Well, what if Cardinal Martini had been elected Pope? What an upheaval would have taken place from within the hierarchy of the Roman Catholic church, inexorably reaching down into the outreaches, parish to parish, to alter the face of that venerable institution. For Cardinal Martini is at distinct odds with the Pope. He states that there is no reason why condoms and abortions, for example, should not be permitted when warranted. In the case, for example, of stopping AIDS transmission, or unwanted pregnancies. Total abstention, as Pope Benedit prescribes overlooks human nature.

Cardinal Martini, as Pope, would have agreed to the legalization within the church of abortions under certain circumstances; that single parents might be permitted to adopt children; that extra embryos created in the process of artificial insemnination could be frozen and used, if required. The Vatican has not responded to these provocative assertions.

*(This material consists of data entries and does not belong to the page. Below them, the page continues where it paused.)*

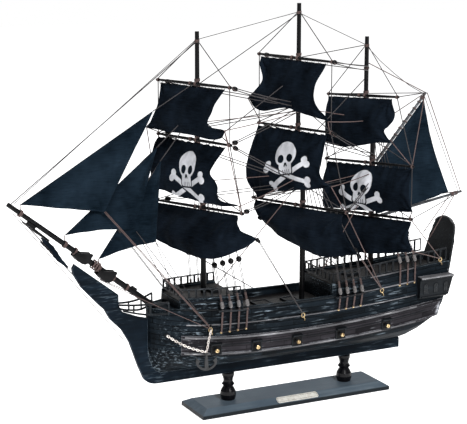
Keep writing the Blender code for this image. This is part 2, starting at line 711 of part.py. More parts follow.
# ---------------------------------------------------------------- sails
def thicken(name, grid, offset):
    """A closed sheet of cloth from rows of points; each row may be one point shorter than the last."""
    index = {}
    verts = []
    for i, row in enumerate(grid):
        for j, point in enumerate(row):
            index[i, j] = len(verts)
            verts.append(point)
    faces = []
    for i in range(len(grid) - 1):
        here, there = grid[i], grid[i + 1]
        for j in range(len(here) - 1):
            if len(there) == len(here):
                faces.append((index[i, j], index[i, j + 1], index[i + 1, j + 1], index[i + 1, j]))
            else:
                faces.append((index[i, j], index[i, j + 1], index[i + 1, j]))
                if j < len(there) - 1:
                    faces.append((index[i, j + 1], index[i + 1, j + 1], index[i + 1, j]))
    edges = {}
    for face in faces:
        for a, b in zip(face, face[1:] + face[:1]):
            edges[frozenset((a, b))] = edges.get(frozenset((a, b)), 0) + 1
    count = len(verts)
    both = [v - offset / 2 for v in verts] + [v + offset / 2 for v in verts]
    skin = faces + [tuple(v + count for v in face) for face in faces]
    for edge, uses in edges.items():
        if uses == 1:
            a, b = tuple(edge)
            skin.append((a, b, b + count, a + count))
    return make_object(name, both, skin, "sail_cloth", 60)


def sail_point(name, u, v):
    """A point of a square sail: u runs from -1 to 1 to port, v from 0 at the head to 1."""
    head, draw, belly, foot = SAILS[name]
    centre, to_port, forward = yard_place(name)
    starboard, middle, port = foot
    clew = port if u > 0 else starboard
    along = u * head * (1 - v) + abs(u) * clew[0] * v
    along *= 1 - draw * 4 * v * (1 - v)
    bend = [port[k] * u * (u + 1) / 2 + starboard[k] * u * (u - 1) / 2 + middle[k] * (1 - u * u)
            for k in (1, 2)]
    ahead = bend[1] * v ** 2 + belly * sin(pi * v ** 0.8) * (1 - 0.6 * u * u)
    fall = YARD_RADIUS + SAIL_THICKNESS + bend[0] * v
    return centre + to_port * along + forward * ahead - Vector((0, 0, fall))


def build_square_sails(columns=10, rows=8):
    for name in SAILS:
        forward = yard_place(name)[2]
        grid = [[sail_point(name, 2 * j / columns - 1, i / rows) for j in range(columns + 1)]
                for i in range(rows + 1)]
        thicken(f"{name}_sail", grid, forward * SAIL_THICKNESS)


def build_jibs(count=8):
    for name, (tack, head, clew) in JIBS.items():
        tack, head, clew = Vector(tack), Vector(head), Vector(clew)
        grid = []
        for i in range(count + 1):
            share = i / count
            row = []
            for j in range(count - i + 1):
                a = j / count
                b = 1 - share - a
                belly = JIB_BELLY * 27 * share * a * b
                row.append(tack * b + head * a + clew * share - Vector((0, belly, 0)))
            grid.append(row)
        thicken(name, grid, Vector((0, SAIL_THICKNESS, 0)))


def build_spanker(columns=8, rows=6):
    """The aft sail between gaff and boom."""
    throat, peak, tack, clew = SPANKER
    grid = []
    for i in range(rows + 1):
        v = i / rows
        row = []
        for j in range(columns + 1):
            u = j / columns
            point = throat.lerp(peak, u).lerp(tack.lerp(clew, u), v)
            bulge = SPANKER_BULGE * sin(pi * u) * sin(pi * v)
            row.append(point + Vector((0, bulge, 0)))
        grid.append(row)
    thicken("spanker", grid, Vector((0, SAIL_THICKNESS, 0)))


def build_spanker_spars():
    for name, (start, end) in (("gaff", GAFF), ("boom", BOOM)):
        spar(name, start, end, ((0, YARD_RADIUS * 1.05), (0.6, YARD_RADIUS), (1, YARD_RADIUS * 0.75)),
             sides=10)


# ---------------------------------------------------------------- anchors, chains and the stay
def chain_ends(side):
    """Where the chain leaves the hull at the hawse and at the hook."""
    ends = []
    for x, z, off in (HAWSE, HOOK):
        ends.append(Vector((x, side * (side_y(x, z) + off), z)))
    return ends


def outboard(x, side, extra):
    """A plan position that far outside the upper wale at x."""
    return side * (side_y(x, sheer_rise(WALE_HIGH_Z, x)) + WALE_PROUD + extra)


def build_anchor(side_name, side):
    """A flat cast anchor that hangs by its ring against the side, and its chain."""
    hawse, hook = chain_ends(side)
    reach = ANCHOR_THICKNESS / 2 + 0.0010
    half_span = ANCHOR_SPAN / 2
    ring = Vector((ANCHOR_X, outboard(ANCHOR_X, side, reach), ANCHOR_RING_Z))
    flat = Vector((2 * half_span, outboard(ANCHOR_X + half_span, side, reach)
                   - outboard(ANCHOR_X - half_span, side, reach), 0)).normalized()
    normal = Vector((flat.y, -flat.x, 0))
    shank = 0.0012
    arm = 0.0030
    bow = 0.0125
    low = bow - ANCHOR_LENGTH
    outer = [(half_span * cos(a), low + bow * sin(a)) for a in
             (radians(-5 - 17 * k) for k in range(11))]
    inner = [((half_span - arm) * cos(a), low + (bow - arm) * sin(a)) for a in
             (radians(-75 + 15 * k) for k in range(5))]
    right = [(0.0022, 0.0), (0.0018, -0.0016), (shank, -0.0026)] + inner
    right += [(half_span - 0.0056, low + 0.0004), (half_span - 0.0008, low + 0.0050)]
    outline = right + outer + [(-a, b) for a, b in reversed(right)]
    body = plate(f"anchor_{side_name}", outline, ANCHOR_THICKNESS,
                 lambda a, b, t: ring + flat * a + Vector((0, 0, b)) + normal * t, "steel")
    pivot = (hawse + hook) / 2
    body.data.transform(Matrix.Translation(-pivot))
    body.location = pivot
    end = ring + Vector((0, 0, CHAIN_RADIUS + GAP * 2))
    route = [hawse]
    for k in range(1, 8):
        share = k / 8
        x = hawse.x + (end.x - hawse.x) * share
        z = hawse.z + (end.z - hawse.z) * share - 0.0140 * share * (1 - share)
        route.append(Vector((x, outboard(x, side, CHAIN_RADIUS + GAP * 2), z)))
    route += [end, end.lerp(hook, 0.5), hook]
    chain = cord(f"anchor_chain_{side_name}", [p - pivot for p in route], CHAIN_RADIUS, "steel")
    chain.location = pivot


def build_masthead_stay():
    """One cord from the bowsprit over the three mastheads to the gaff's peak and the boom."""
    off = TOPMAST_RADIUS + STAY_RADIUS + GAP
    aside = YARD_RADIUS + STAY_RADIUS + GAP
    axis = bowsprit_axis()
    tip = BOWSPRIT_TIP + axis * 0.006
    tip = tip + Vector((sin(BOWSPRIT_STEEVE), 0, cos(BOWSPRIT_STEEVE))) * (BOWSPRIT_RADIUS * 0.75 + 0.001)
    heads = [Vector((topmast_x(name), off, MASTS[name][5] - below))
             for name, below in (("fore", 0.011), ("main", 0.012), ("mizzen", 0.011))]
    peak = Vector((GAFF[1].x - 0.002, aside, GAFF[1].z - 0.002))
    boom_end = Vector((BOOM[1].x - 0.004, aside, BOOM[1].z))
    slack = heads[2].lerp(peak, 0.5) + Vector((0, 0, -0.006))
    points = [tip, tip.lerp(heads[0], 0.5)] + heads
    points += [heads[2].lerp(slack, 0.5) + Vector((0, 0, -0.0020)), slack,
               slack.lerp(peak, 0.5) + Vector((0, 0, -0.0020)), peak,
               peak.lerp(boom_end, 0.5), boom_end]
    cord("masthead_stay", points, STAY_RADIUS, "cordage")


# ---------------------------------------------------------------- stand
def board_ring(z, inset):
    half_x = BOARD_LENGTH / 2 - inset
    half_y = BOARD_WIDTH / 2 - inset
    return [Vector((sx * half_x, sy * half_y, z)) for sx, sy in ((-1, -1), (1, -1), (1, 1), (-1, 1))]


def build_stand(keel):
    board = loft("base_board", [board_ring(0, 0), board_ring(BOARD_EDGE, 0),
                                board_ring(BOARD_HEIGHT, BEVEL_RUN)], "board_paint")
    low = BOARD_HEIGHT + GAP
    high = KEEL_BOTTOM - GAP
    rise = high - low
    girth = PILLAR_RADIUS
    profile = [(girth * 0.86, 0.0), (girth * 0.96, 0.10), (girth, 0.20), (girth * 0.94, 0.32),
               (girth * 0.72, 0.44), (girth * 0.58, 0.50), (girth * 0.70, 0.545),
               (girth * 0.80, 0.585), (girth * 0.70, 0.625), (girth * 0.58, 0.68),
               (girth * 0.60, 0.76), (girth * 0.70, 0.86), (girth * 0.76, 0.91), (girth * 0.76, 1.0)]
    for name, side in (("fore", -1), ("aft", 1)):
        x = side * PILLAR_SPREAD / 2
        turned(f"pillar_{name}", [(r, low + rise * h) for r, h in profile], (x, 0),
               "pillar_gloss", bore=SCREW_RADIUS + GAP)
        head = GAP
        neck = head + 0.0020
        tip = KEEL_BOTTOM + SCREW_GRIP
        spar(f"stand_screw_{name}", Vector((x, 0, head)), Vector((x, 0, tip)),
             ((0, SCREW_HEAD_RADIUS), (neck / tip, SCREW_RADIUS), (0.92, SCREW_RADIUS), (1, 0.0004)),
             "steel")
        shaft = spar(f"screw_way_{name}", Vector((x, 0, -0.001)),
                     Vector((x, 0, tip + GAP)),
                     ((0, SCREW_HEAD_RADIUS + GAP * 2), (0.0030 / tip, SCREW_HEAD_RADIUS + GAP),
                      (0.0062 / tip, SCREW_RADIUS + GAP), (1, SCREW_RADIUS + GAP)), "steel")
        combine(board, shaft, "DIFFERENCE")
        combine(keel, shaft, "DIFFERENCE")


def build_nameplate():
    """The blank plate on the port bevel, with notched ends."""
    slope = atan2(BOARD_HEIGHT - BOARD_EDGE, BEVEL_RUN)
    up = Vector((0, cos(slope), sin(slope)))
    out = Vector((0, -sin(slope), cos(slope)))
    face = Vector((0, -BOARD_WIDTH / 2 + BEVEL_RUN / 2, (BOARD_EDGE + BOARD_HEIGHT) / 2))
    half_a, half_b, notch = PLATE_LENGTH / 2, PLATE_HEIGHT / 2, 0.0022
    corner = [(half_a - notch, half_b), (half_a - notch * 0.3, half_b - notch * 0.5),
              (half_a, half_b - notch), (half_a, notch - half_b),
              (half_a - notch * 0.3, notch * 0.5 - half_b), (half_a - notch, -half_b)]
    outline = corner + [(-a, b) for a, b in reversed(corner)]
    middle = GAP + PLATE_THICKNESS / 2
    return plate("nameplate", outline, PLATE_THICKNESS,
                 lambda a, b, t: face + Vector((a, 0, 0)) + up * b + out * (middle + t), "brass")


def build():
    for thing in list(bpy.data.objects):
        bpy.data.objects.remove(thing, do_unlink=True)
    keel = build_keel()
    build_stand(keel)
    build_nameplate()
    hull = build_hull()
    decks = {
        "fore": build_deck("forecastle_deck", FORECASTLE_STATIONS),
        "main": build_deck("waist_deck", WAIST_STATIONS),
        "mizzen": build_deck("quarter_deck", QUARTER_STATIONS),
    }
    build_masts({name: (hull, deck) for name, deck in decks.items()})
    build_bowsprit(hull)
    for side_name, side in (("port", -1), ("starboard", 1)):
        build_gun_belt(f"gun_belt_{side_name}", side)
        build_gallery(f"quarter_gallery_{side_name}", side)
        build_head_rail(f"head_rail_{side_name}", side)
        for mast, span in CHANNELS.items():
            build_channel(f"{mast}_channel_{side_name}", span, side)
        build_anchor(side_name, side)
    build_transom()
    build_forecastle_rail()
    build_quarterdeck_rail()
    build_yards()
    build_spanker_spars()
    build_square_sails()
    build_jibs()
    build_spanker()
    build_masthead_stay()


build()
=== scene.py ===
"""Looks of a three-masted model sailing ship with black sails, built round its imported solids.

Metres, +Z up, bow along -X, port along -Y, origin under the middle of the stand's board.
"""
from math import sin, cos, pi, radians, hypot
import bpy
import bmesh
import numpy as np
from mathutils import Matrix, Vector, noise
from mathutils.bvhtree import BVHTree


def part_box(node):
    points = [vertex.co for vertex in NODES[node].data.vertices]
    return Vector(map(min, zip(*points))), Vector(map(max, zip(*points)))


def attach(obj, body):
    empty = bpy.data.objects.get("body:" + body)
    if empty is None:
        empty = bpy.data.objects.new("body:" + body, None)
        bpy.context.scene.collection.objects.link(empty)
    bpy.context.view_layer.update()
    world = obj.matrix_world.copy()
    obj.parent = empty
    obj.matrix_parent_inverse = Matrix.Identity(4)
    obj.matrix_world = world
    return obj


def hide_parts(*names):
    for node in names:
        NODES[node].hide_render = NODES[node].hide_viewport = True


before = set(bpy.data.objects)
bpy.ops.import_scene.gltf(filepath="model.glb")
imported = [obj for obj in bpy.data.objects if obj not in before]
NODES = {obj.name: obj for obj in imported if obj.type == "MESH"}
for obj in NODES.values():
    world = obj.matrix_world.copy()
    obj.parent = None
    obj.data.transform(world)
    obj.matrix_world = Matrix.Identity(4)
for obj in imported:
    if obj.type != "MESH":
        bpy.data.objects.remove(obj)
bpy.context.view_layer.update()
SHIP = "ship"

# ---------------------------------------------------------------- camera
VIEW_AZIMUTH = radians(-26.196)
VIEW_ELEVATION = radians(11.799)
CAMERA_PLACE = (-0.9142, -1.6937, 0.6585)
CAMERA_LENS = 114.4


def place_camera():
    data = bpy.data.cameras.new("camera")
    data.lens = CAMERA_LENS
    data.sensor_width = 36
    data.clip_end = 10
    camera = bpy.data.objects.new("camera", data)
    bpy.context.scene.collection.objects.link(camera)
    back = Vector((sin(VIEW_AZIMUTH) * cos(VIEW_ELEVATION), -cos(VIEW_AZIMUTH) * cos(VIEW_ELEVATION),
                   sin(VIEW_ELEVATION)))
    camera.location = CAMERA_PLACE
    camera.rotation_euler = back.to_track_quat("Z", "Y").to_euler()
    bpy.context.scene.camera = camera


place_camera()


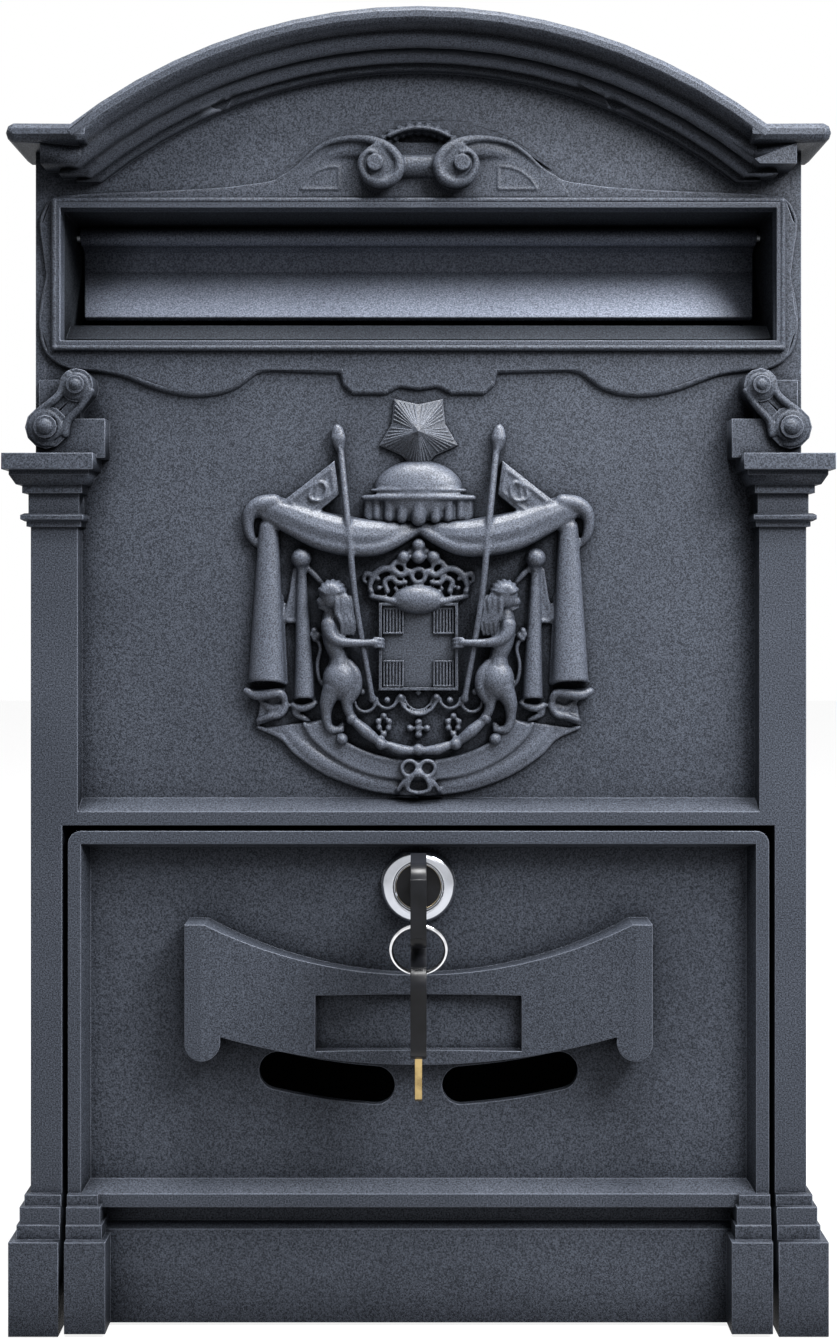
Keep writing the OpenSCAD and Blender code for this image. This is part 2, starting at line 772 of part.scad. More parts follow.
module front_casting() {
  $fn = 10;
  color(black_coat)
    placed()
      difference() {
        union() {
          difference() {
            union() {
              front_plate();
              pair() shaft();
            }
            pair() shaft_pocket();
          }
          cornice();
          pair() {
            capital();
            console();
            plinth();
            for (b = boss_places) stud(b[0], b[1], boss_r, -casing_front, shaft_rise - 2);
          }
          rail();
          apron();
          scroll_ornament();
          crest();
        }
        pair() {
          for (b = boss_places) stud(b[0], b[1], screw_r + fit_clear, -casing_front - 1, -0.6);
          for (z = liner_screw_z) stud(liner_screw_x, z, screw_r + fit_clear, -cast_t - 1, -0.3);
          stud(bracket_screw_x, bracket_screw_z, screw_r + fit_clear, -cast_t - 1, 2);
        }
      }
}

// Folded casing: sides, arched roof, floor and the turned-in front flange that stops the door
module housing_shell() {
  inset = half_w - casing_half;
  depth = field_depth - casing_front;
  floor_front = pin_back + 8.5;
  color(inner_sheet)
    placed()
      difference() {
        union() {
          slab(-field_depth, -casing_front) case_ring(0, sheet_t);
          slab(-casing_front - sheet_t, -casing_front) case_ring(0, flange_w);
        }
        block(-casing_half + sheet_t, -1, casing_half - sheet_t, 26, -casing_front - sheet_t - 1, -casing_front + 1);
        block(-half_w, -1, half_w, sheet_t + 2, -floor_front, 0);
        block(-slot_half - liner_t - 0.8, slot_bottom - liner_flange - 3, slot_half + liner_t + 0.8,
          slot_top + liner_flange + 3, -casing_front - sheet_t - 1, 0);
        pair() {
          for (b = boss_places) stud(b[0], b[1], screw_r + fit_clear, -casing_front - sheet_t - 1, 0);
          for (z = rivet_z) side_hole(z);
        }
      }
}

// Outline of the casing: a band between two insets from its outer face
module case_outline(inset) {
  half = casing_half - inset;
  lift = half_w - casing_half;
  rect(-half, inset, half, shoulder_z - lift - inset);
  intersection() {
    translate([0, roof_cz]) circle(body_r - lift - inset, $fn = 180);
    rect(-half, shoulder_z - 40, half, total_h);
  }
}

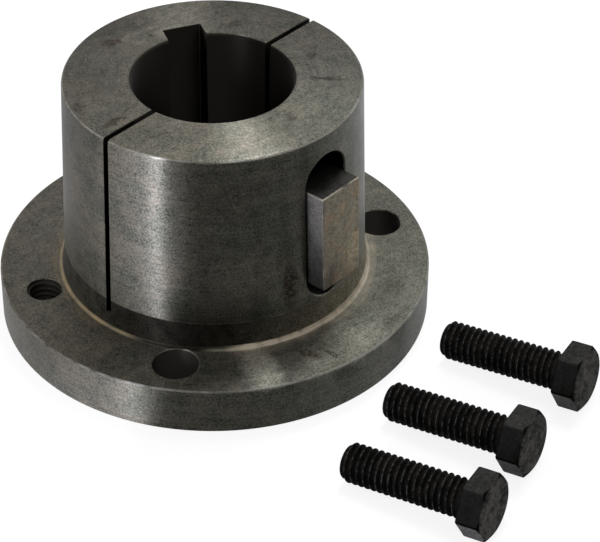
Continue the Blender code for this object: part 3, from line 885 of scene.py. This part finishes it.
mottled_highlight = end * (0.25 + patches.step(0.35, 0.65) * 0.5 + spots.step(0.40, 0.62) * 0.4)
oxide = mottled_highlight.blend(oxide, END_LIT_GREY)
# Painted light: greyer on the flats turned up, palest on those turned down, from the floor's bounce
up = paint.node("NewGeometry", output="Normal").axes()[2]
on_head = along.step(0.1 * MM, 0.5 * MM) * (0.25 + spots * 0.6) * (1 - end)
oxide = (up.step(0.3, 0.95) * on_head).blend(oxide, OXIDE_TOP_LIT)
oxide = ((-1 * up).step(0.3, 0.6) * on_head * 1.5).blend(oxide, OXIDE_FLOOR_LIT)
threaded = 1 - along.step(-SCREW_NECK, 0)
oxide = oxide.times(1 + 1.6 * threaded)
# Crests of the thread lighter in spots, partly from wear and partly as painted glints
crest = threaded * radius.step(THREAD_CREST - 0.14 * MM, THREAD_CREST - 0.02 * MM)
oxide = (crest * spots.step(0.40, 0.62)).blend(oxide, CREST_WEAR_AND_GLINT)
shade = 1 + (grain - 0.5) * 1.8 + (spots - 0.5) * 0.8 + (patches - 0.5) * 0.6
rough = 0.46 + (patches - 0.5) * 0.25 + (spots - 0.5) * 0.2
paint.fill(shader, {
    "Base Color": oxide.times(shade.greatest(0.3)), "Roughness": rough,
    "Normal": spots.bump(0.4, 0.05 * MM), "Metallic": 0, "Specular IOR Level": 0.02})
wear(screw, material)

# The three are laid down in front of the flange, all with one heading and one tilt
tilt = atan((HEAD_FLAT - THREAD_CREST) / (SCREW_LENGTH - SCREW_POINT_LENGTH))
heading = Vector((cos(SCREW_HEADING), sin(SCREW_HEADING), 0))
side = Vector((-sin(SCREW_HEADING), cos(SCREW_HEADING), 0))
point = heading * cos(tilt) - Vector((0, 0, sin(tilt)))
lie = Matrix((side, side.cross(point), -point)).transposed().to_4x4()
for name, (x, gap) in SCREW_POINTS.items():
    tip = AXIS + Vector((x, -FLANGE_RADIUS - gap, 0))
    under_head = tip - heading * SCREW_LENGTH * cos(tilt)
    under_head.z = HEAD_FLAT * cos(tilt)
    copy = screw.copy()
    copy.data = screw.data.copy()
    copy.name = name + "_threaded"
    copy.data.transform(Matrix.Translation(under_head) @ lie)
    bpy.context.scene.collection.objects.link(copy)
    smooth(copy)
    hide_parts(name)
    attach(copy, "root")
bpy.data.objects.remove(screw)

Well, truth is, the Roman Catholic church, just like the Anglican Church and many others must look to their religious counterparts abroad, in Asia, in Africa, for whom conservative-based religious practise only can be acceptable, not a watered-down version of the unbending original. Ethnic Roman Catholic priests serving multitudes in third-world or emerging- economy countries would never endorse the relaxation of church strictures and mores to reflect a more Western-oriented religious aesthetic.

It was but a thought. Tantalizing, though.